Abstract

Home visits have been shown to improve quality of care and lower medical costs for complex elderly patients. We investigated trends in physician home visits and domiciliary care visits as well as physician characteristics associated with providing these services. Longitudinal analysis of Medicare Part B claims data for a national sample of direct patient care physicians in 2006 and 2011. Descriptive statistics were used to characterize the physician sample and to determine numbers of home visits and domiciliary visits in total and by physician specialty. Patient homes, nursing homes, and domiciliary care facilities. Direct patient care physicians (n = 22,186). Physician demographics, specialty, practice characteristics (practice type, geographic location), number of home visits, and domiciliary visits in 2006 and 2011. We found a small increase (n = 63,501) in total number of home visits made to Medicare beneficiaries between 2006 and 2011 performed by a decreasing percentage of physicians (5.1%, n = 18,165 in 2006; 4.5%, n = 15,296 in 2011).
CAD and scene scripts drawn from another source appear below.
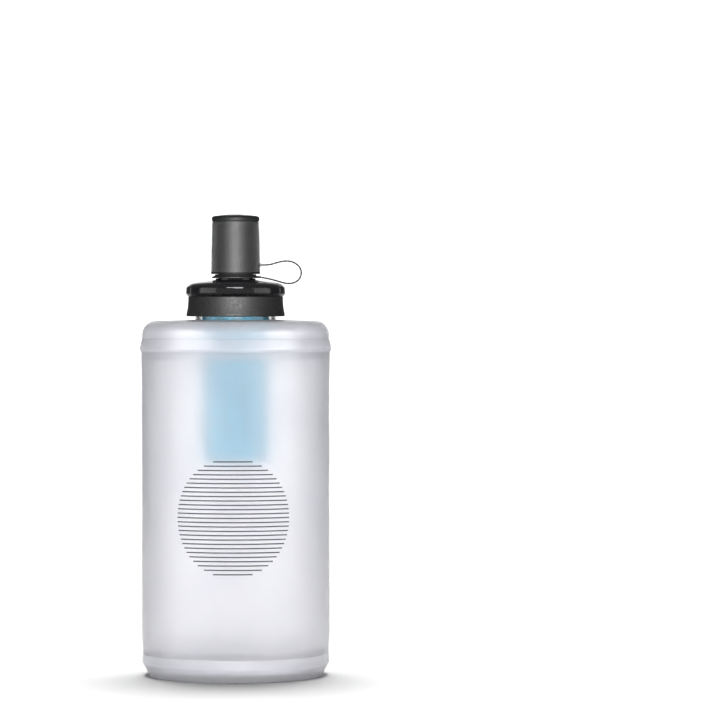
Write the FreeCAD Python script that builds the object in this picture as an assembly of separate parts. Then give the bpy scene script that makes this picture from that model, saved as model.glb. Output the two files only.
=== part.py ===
"""Soft folding water bottle with a screw-on filter cap, a drinking spout and a tethered dust cover.

Millimetres, +Z up, origin at the centre of the foot, where the bottle stands.
The film wall folds down between a moulded base and a moulded shoulder. The cap screws onto the
neck and carries the filter cartridge, the spout, a swivelling tether ring and the dust cover.
Each separate piece of the real bottle is one STEP file in parts/.
"""
import FreeCAD, Part
import math
import os

Vector = FreeCAD.Vector
UP = Vector(0, 0, 1)
ALONG_X = Vector(1, 0, 0)

# Running gaps between pieces that move apart.
film_gap = 0.3
thread_gap = 0.3
swivel_gap = 0.3
ring_float = 0.15
gasket_gap = 0.05
cord_end_gap = 0.08

# Base: a moulded cup and the hoop that is welded round its rim.
foot_radius = 45.9
foot_ring_width = 7.0
foot_recess = 0.8
foot_round = 0.8
floor_thickness = 1.6
cup_inner_slope = 3.2
cup_inner_rise = 1.6
cup_inner_round = 1.6
seam_height = 4.9
seam_radius = 48.2
bead_height = 7.0
bead_radius = 49.5
bead_round = 2.0
hoop_top = 12.0
hoop_wall = 1.1
cup_rim_height = 4.5
film_tongue_height = 3.0

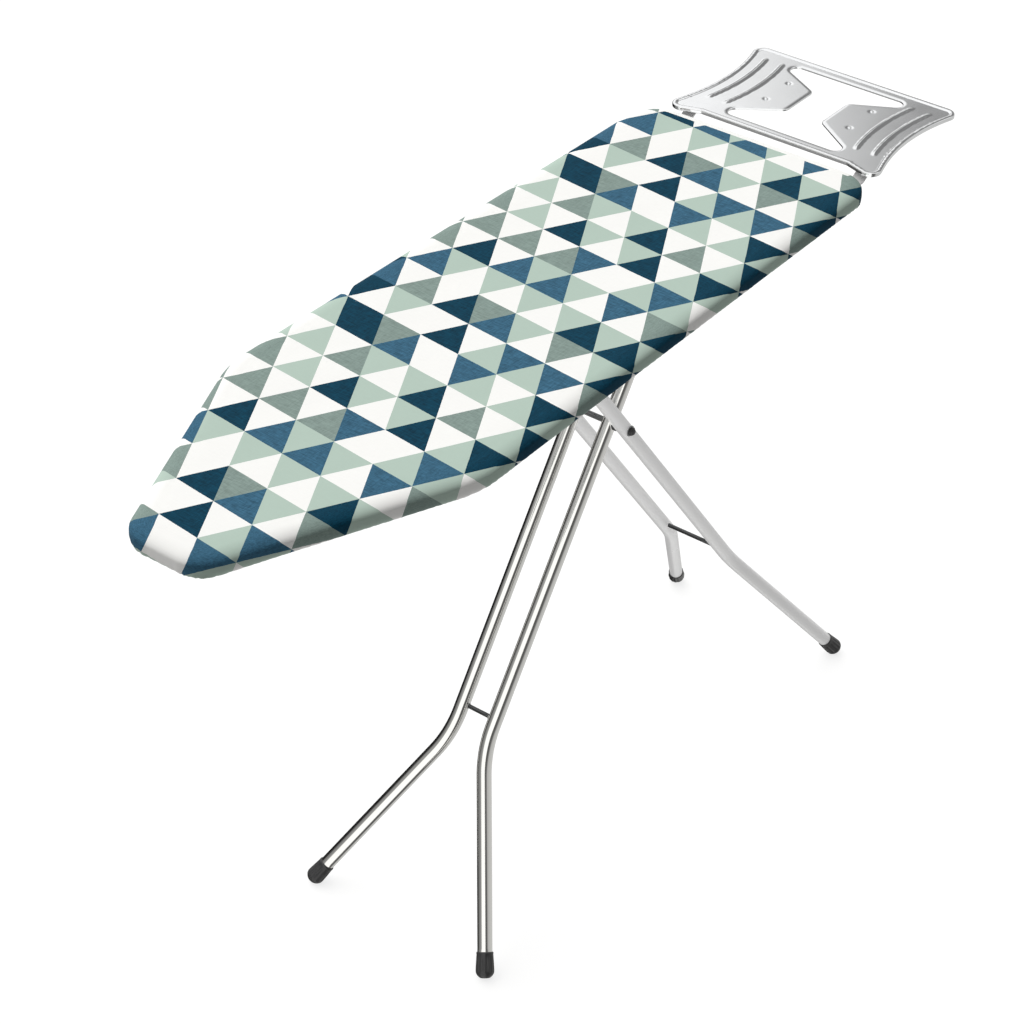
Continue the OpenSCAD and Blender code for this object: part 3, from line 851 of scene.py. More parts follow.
def cover_sheet():
    """Points, faces, places on the print, and each point's ring and outline sample.
    Points of the flat top inside ring 0 have -1 for both."""
    grid = hexgrid(X_NOSE, X_REAR, -HALF_WIDTH, HALF_WIDTH, 9.0)
    near = ((grid[:, None, :] - EDGE[None, ::3, :]) ** 2).sum(2).argmin(1) * 3
    gap = -((grid - EDGE[near]) * OUTWARD[near]).sum(1)
    grid = grid[gap > COVER_MARGIN + 5.0]
    xy = np.vstack([EDGE - OUTWARD * COVER_MARGIN, grid])
    faces = triangulate(xy, [range(EDGE_COUNT)])
    points = [np.column_stack([xy, np.full(len(xy), Z_TOP)])]
    previous = 0
    for k in range(1, len(PROFILE)):
        inset, z = PROFILE[k]
        points.append(np.column_stack([EDGE - OUTWARD * inset, np.full(EDGE_COUNT, z)]))
        current = len(xy) + (k - 1) * EDGE_COUNT
        for q in range(EDGE_COUNT):
            q2 = (q + 1) % EDGE_COUNT
            faces.append((previous + q, previous + q2, current + q2, current + q))
        previous = current
    flat = np.vstack([np.column_stack([xy, np.zeros(len(xy))])] + unroll_edge())
    samples, interior = np.arange(EDGE_COUNT), np.full(len(grid), -1)
    later = np.arange(1, len(PROFILE))
    ring = np.concatenate([samples * 0, interior, np.repeat(later, EDGE_COUNT)])
    sample = np.concatenate([samples, interior, np.tile(samples, len(later))])
    return np.vstack(points), faces, flat, ring, sample


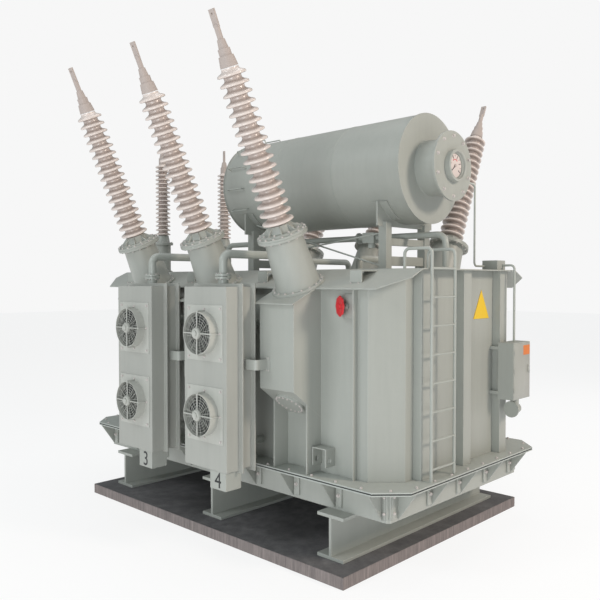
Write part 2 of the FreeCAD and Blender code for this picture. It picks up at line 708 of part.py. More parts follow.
# Handwheels, lifting brackets and hauling lugs
wheels = []
swing = math.radians(values["wheel_turn"])
facing = turn(V(0, 0, 1), -values["wheel_turn"]).multiply(lay)
for x in (-816, 2022):
    near = s.tank_half_width
    reach = 74
    rim = (x - reach * math.sin(swing), -(near + 13) - reach * math.cos(swing), s.wheel_height)
    wheels.append(fuse(
        block((124, 16, 260), (x + 24, -(near + 8), s.wheel_height - 130)),
        rod(18, reach + 6, (x, -(near + 13), s.wheel_height), facing),
        rod(s.wheel_radius, 26, rim, facing)))
node("handwheels", group(*wheels))
brackets, lugs = [], []
for side in (-1, 1):
    for x in (-2110, -690, 690, 2110):
        raw = fuse(block((160, 12, 130), (x, side * 1320, s.cover_top - 150)),
                   block((160, 274, 12), (x, side * 1189, s.cover_top - 32)))
        brackets.append(cut(raw, cover))
    for x in (-1742, 1742):
        plates = [block((200, 150, 12), (x, side * (s.tank_half_width + 75), 1252))]
        for hand in (-1, 1):
            cheek = block((14, 150, 190), (x + hand * 93, side * (s.tank_half_width + 75), 1064))
            plates.append(cheek)
        hole = rod(28, 400, (x - 200, side * (s.tank_half_width + 92), 1130), lie)
        lugs.append(cut(fuse(*plates), hole))
node("lifting_brackets", group(*brackets))
node("hauling_lugs", group(*lugs))

doc.recompute()
problems = 0
for thing in doc.Objects:
    if "Invalid" in thing.State or "Error" in thing.State:
        print("STATE", thing.Name, thing.Label, thing.State)
        problems += 1
for label, thing in nodes:
    if thing.Shape.isNull() or not thing.Shape.isValid() or not thing.Shape.Solids:
        print("SHAPE", label, thing.Shape.isNull(), len(thing.Shape.Solids))
        problems += 1
if problems:
    raise RuntimeError("the model has %d problems" % problems)
os.makedirs("parts", exist_ok=True)
for label, thing in nodes:
    thing.Shape.exportStep("parts/%s.step" % label)
    low, high = thing.Shape.BoundBox, thing.Shape.BoundBox
    print("%-24s solids %2d  x %8.1f %8.1f  y %8.1f %8.1f  z %8.1f %8.1f" % (
        label, len(thing.Shape.Solids), low.XMin, high.XMax, low.YMin, high.YMax, low.ZMin, high.ZMax))
print(len(nodes), "nodes written")
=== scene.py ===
import math

import bmesh
import bpy
from mathutils import Matrix, Vector


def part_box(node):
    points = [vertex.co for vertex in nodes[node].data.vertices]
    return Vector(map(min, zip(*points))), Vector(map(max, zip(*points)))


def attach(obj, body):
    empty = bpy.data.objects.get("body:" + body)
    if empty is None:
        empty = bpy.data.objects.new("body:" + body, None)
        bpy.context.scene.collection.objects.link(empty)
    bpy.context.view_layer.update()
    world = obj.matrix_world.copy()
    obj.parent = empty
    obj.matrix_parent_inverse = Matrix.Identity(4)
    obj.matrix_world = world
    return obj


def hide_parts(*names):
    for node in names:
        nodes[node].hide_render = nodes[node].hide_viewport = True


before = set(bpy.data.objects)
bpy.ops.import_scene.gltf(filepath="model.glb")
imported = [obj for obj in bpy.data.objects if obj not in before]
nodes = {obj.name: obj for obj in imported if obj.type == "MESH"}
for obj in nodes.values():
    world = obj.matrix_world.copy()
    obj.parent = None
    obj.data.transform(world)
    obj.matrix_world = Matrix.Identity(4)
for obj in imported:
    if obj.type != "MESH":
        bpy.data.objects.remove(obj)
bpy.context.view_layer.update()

mainBody = "transformer"
up = Vector((0, 0, 1))
print("frame loaded", len(nodes), "nodes")


# helpers that every mesh piece uses
def addObject(name, data):
    thing = bpy.data.objects.new(name, data)
    bpy.context.scene.collection.objects.link(thing)
    return thing


def cleanMesh(name, points, faces):
    # a mesh with its faces turned outwards
    mesh = bpy.data.meshes.new(name)
    mesh.from_pydata([tuple(p) for p in points], [], faces)
    work = bmesh.new()
    work.from_mesh(mesh)
    bmesh.ops.recalc_face_normals(work, faces=work.faces)
    work.to_mesh(mesh)
    work.free()
    return mesh


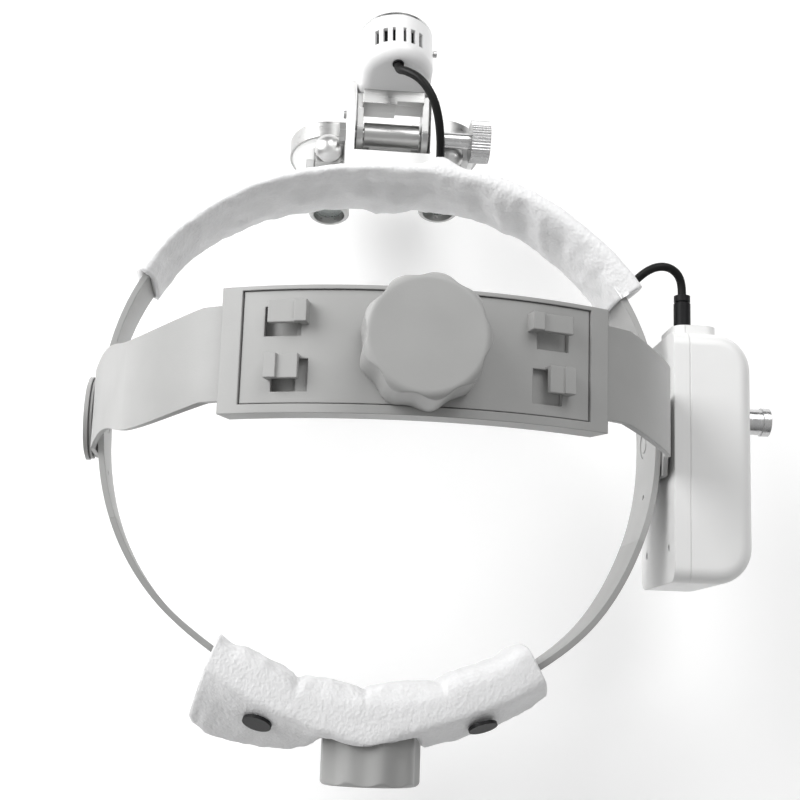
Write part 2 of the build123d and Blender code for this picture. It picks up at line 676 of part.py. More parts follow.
def loupe_barrel(side):
    """Tapered body with the lug that holds its rod."""
    s = SIDES[side]
    y = ROD_YS[side]
    body = turned([(3.4, 6.9), (6.0, 7.6), (RING_BACK - 1.2, 12.4), (RING_BACK, 13.4)])
    body -= turned([(3.0, 5.4), (6.0, 6.2), (RING_BACK, 11.8)])
    solid = on_loupe(side, body)
    lug = block(sorted((s * (BAR_HALF + 0.4), s * LUG_END)), (y - 2.1, y + 2.1), (-26, -12.5))
    lug -= on_loupe(side, turned([(2.0, 6.6), (6.0, 7.2), (RING_BACK - 1.2, 12.0), (31, 16.0)]))
    lug -= on_loupe(side, rod_y(20, RING_BACK, 35, 0, 0))
    return solid + lug - rod_x(ROD_R, s * 10, s * 40, y, ROD_Z)


def objective_ring(side):
    """Bright ring round the front lens."""
    ring = rod_y(OBJECTIVE_R, RING_BACK, BARREL_L, 0, 0)
    ring -= rod_y(11.9, RING_BACK - 1, BARREL_L + 1, 0, 0)
    return on_loupe(side, ring)


def objective_lens(side):
    middle = RING_BACK + 2.8
    lens = rod_y(11.9, middle - 2.0, middle, 0, 0)
    cap = Pos(0, middle - 33.0, 0) * Sphere(35.1) & rod_y(11.8, middle - 0.4, BARREL_L - 0.1, 0, 0)
    return on_loupe(side, lens + cap)


def eyepiece(side):
    """Eye ring with the recess of the rear lens."""
    ring = turned([(0, 6.0), (0.6, EYE_R), (3.4, EYE_R)])
    ring -= turned([(-1, 5.6), (0, 5.2), (2.2, 4.7), (2.21, 4.7), (4, 4.7)])
    return on_loupe(side, ring)


def eye_lens(side):
    return on_loupe(side, rod_y(4.7, 2.2, 3.4, 0, 0))


def pd_rod(side):
    """Rod that carries a barrel in the yoke's bore."""
    s = SIDES[side]
    return rod_x(ROD_R, -s * 20, s * LUG_END, ROD_YS[side], ROD_Z)


def clamp_knob(side):
    """Domed clamp knob on the bar."""
    x = SIDES[side] * CLAMP_X
    dome = Pos(x, CLAMP_Y, -12.24) * Sphere(5.34) & rod_z(4.7, -10.9, -6.0, x, CLAMP_Y)
    return dome + rod_z(1.2, -12.6, -10.9, x, CLAMP_Y)


# ---- battery box ------------------------------------------------------------------------------

def box_form(inset):
    """Rounded outer form of the battery box, shrunk all round by an inset."""
    form = block((BOX_X[0] + inset, BOX_X[1] - inset), (BOX_Y[0] + inset, BOX_Y[1] - inset),
                 (BOX_Z[0] + inset, BOX_Z[1] - inset))
    upright = form.edges().filter_by(Axis.Z).group_by(Axis.X)[-1]
    form = fillet(upright, 11.5 - inset)
    rim = [e for e in form.edges() if e.center().X > BOX_X[0] + inset + 0.5 and abs(
        abs(e.center().Z - sum(BOX_Z) / 2) - (BOX_Z[1] - BOX_Z[0]) / 2 + inset) < 0.01]
    return fillet(rim, 4.5 - inset)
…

There was substantial growth in domiciliary care visit numbers (n = 218,514) and a small increase in percentage of physicians delivering these services (2.0% in 2006, 2.3% in 2011). Physicians who performed home visits were more likely to be older, in rural locations, specialists in primary care, and more likely to provide nursing home and domiciliary care compared with physicians who did not make any home visits (P < .05). Home visits and domiciliary visits to Medicare beneficiaries are increasing. General internal medicine physicians provided the highest number of home and domiciliary care visits in 2006, and family physicians did so in 2011. Such delivery models show promise in lowering medical costs while providing high-quality patient care.